Il n’y a pas que l’enquêteur de la police judiciaire qui l’avait remarqué lors de son arrivée sur les lieux. Dans la suite des investigations, les pompiers, infirmiers, médecins ont tous été interrogés un à un. «Ce sont des professionnels qui ont l’habitude d’intervenir dans des situations de réanimation. Et ils sont unanimes pour dire que son comportement n’était pas normal», a résumé l’enquêteur de l’IGP vendredi matin. «Il ne manifestait aucune émotion en dépit du fait que sa sœur se trouvait dans un tel état», avait ainsi témoigné un médecin réanimateur du SAMU. Quand on lui avait annoncé la décision d’arrêter la réanimation, il n’avait formulé aucune objection. L’annonce de leur mort ne le secouera pas non plus. Et pourtant les victimes ont vécu «quelque chose de foudroyant», dira le premier urgentiste dépêché sur les lieux. En dix ans, il n’avait jamais vu quelque chose de pareil.
Il laisse les victimes seules à l’étage
Le pompier sur la grande échelle à l’extérieur croit avoir observé comment Gilles L. s’est à un moment retiré pour regarder une course de vélo à la télévision. Les premiers soupçons étaient apparus quand il avait accueilli les secours dans la rue. «Il laisse les victimes seules à l’étage alors qu’il a donné par téléphone tous les détails pour arriver au 4e étage…»
La position des victimes leur avait également parue bizarre : la sœur gisait au sol, sans blessure. Dans ces conditions, difficile de croire à une chute. Et le beau-frère se trouvait en position semi-assise contre un meuble. «Quand on se soucie de quelqu’un, on le tire de là. Au moins, on l’allonge sur le dos.»
Au final, Gilles L. réagira surtout quand il verra que les secours s’intéressent au contenu stomacal de son beau-frère… Mais cela sera plus de la nervosité qu’autre chose.
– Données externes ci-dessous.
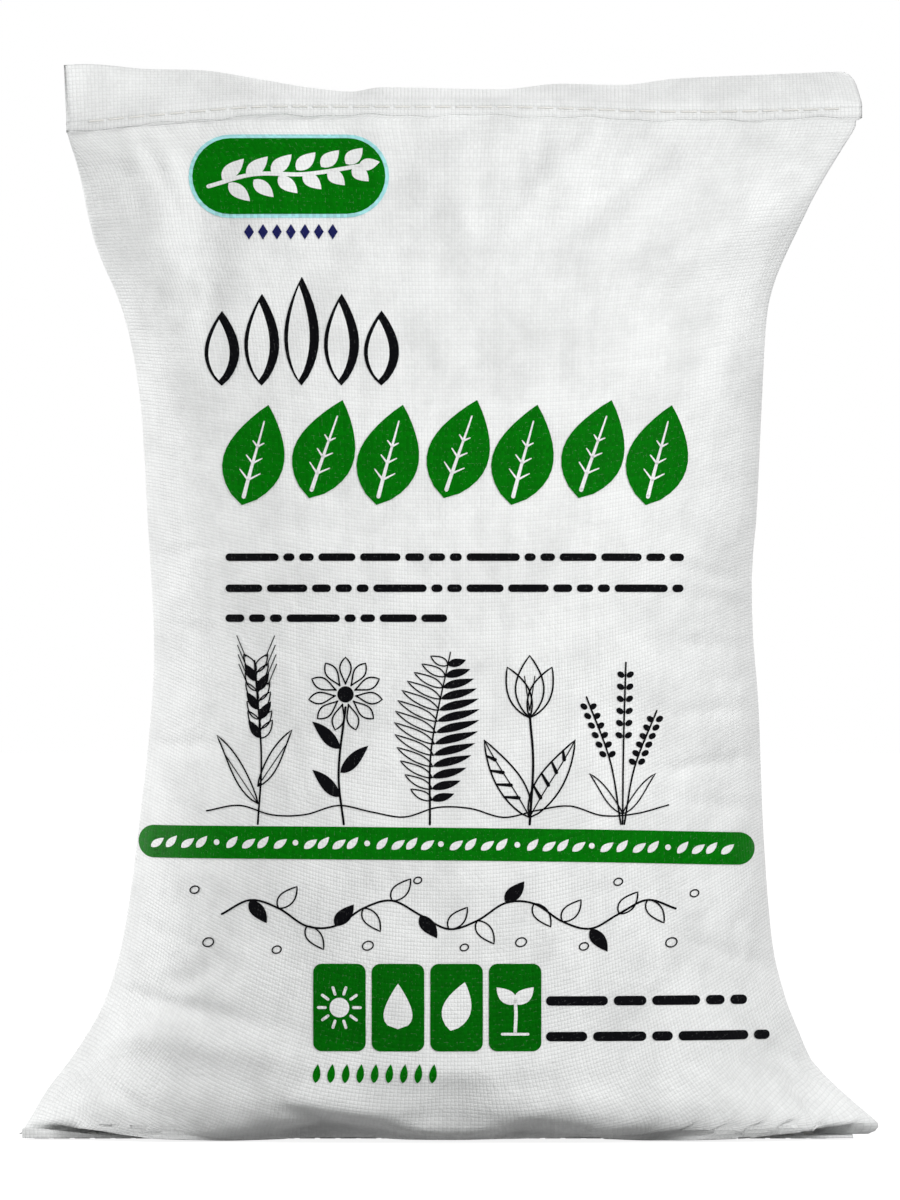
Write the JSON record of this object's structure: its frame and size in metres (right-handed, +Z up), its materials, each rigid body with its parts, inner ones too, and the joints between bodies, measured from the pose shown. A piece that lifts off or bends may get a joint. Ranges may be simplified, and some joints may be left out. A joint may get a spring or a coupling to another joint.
{
  "type": "filled compost sack",
  "caption": "Upright filled sack of white woven plastic cloth, sewn shut at top and bottom, with flared bottom corners and a folded top hem.",
  "frame": {"origin": "on the floor under the middle of the sack", "axes": "+Z up from the sewn bottom end to the top hem, +X to the right of someone who looks at the printed front, +Y towards the plain back"},
  "size_m": [0.508, 0.242, 0.6313],
  "materials": {
    "woven_cloth": "satin woven polypropylene, with green and black print on the front",
    "top_thread": "matt twisted yarn",
    "bottom_thread": "matt twisted yarn"
  },
  "bodies": {
    "root": {"sack": "woven_cloth", "top_seam_thread": "top_thread", "bottom_seam_thread": "bottom_thread"}
  },
  "joints": []
}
Il y aura aussi la saisie de son portable et l’annonce que l’appartement serait mis sous scellés qui le sortiront de sa torpeur.
Autre élément suspect, selon l’enquêteur : ses tentatives de quitter le lieu du crime. Gilles L. avait notamment proposé d’aller contrôler la voiture de sa sœur. Il avait aussi envie de se rendre dans son logement à Roeser. Mais on l’avait stoppé. N’empêche qu’il avait réussi à se changer et à prendre une douche. Car il avait l’intention d’aller travailler.
Certains de ses collègues du CI Luxembourg ont également observé son absence de tristesse et de deuil. Il ne lâchera pas un mot sur la mort de sa sœur. Par contre, deux jours après, il proposera à un collègue d’acheter son appartement.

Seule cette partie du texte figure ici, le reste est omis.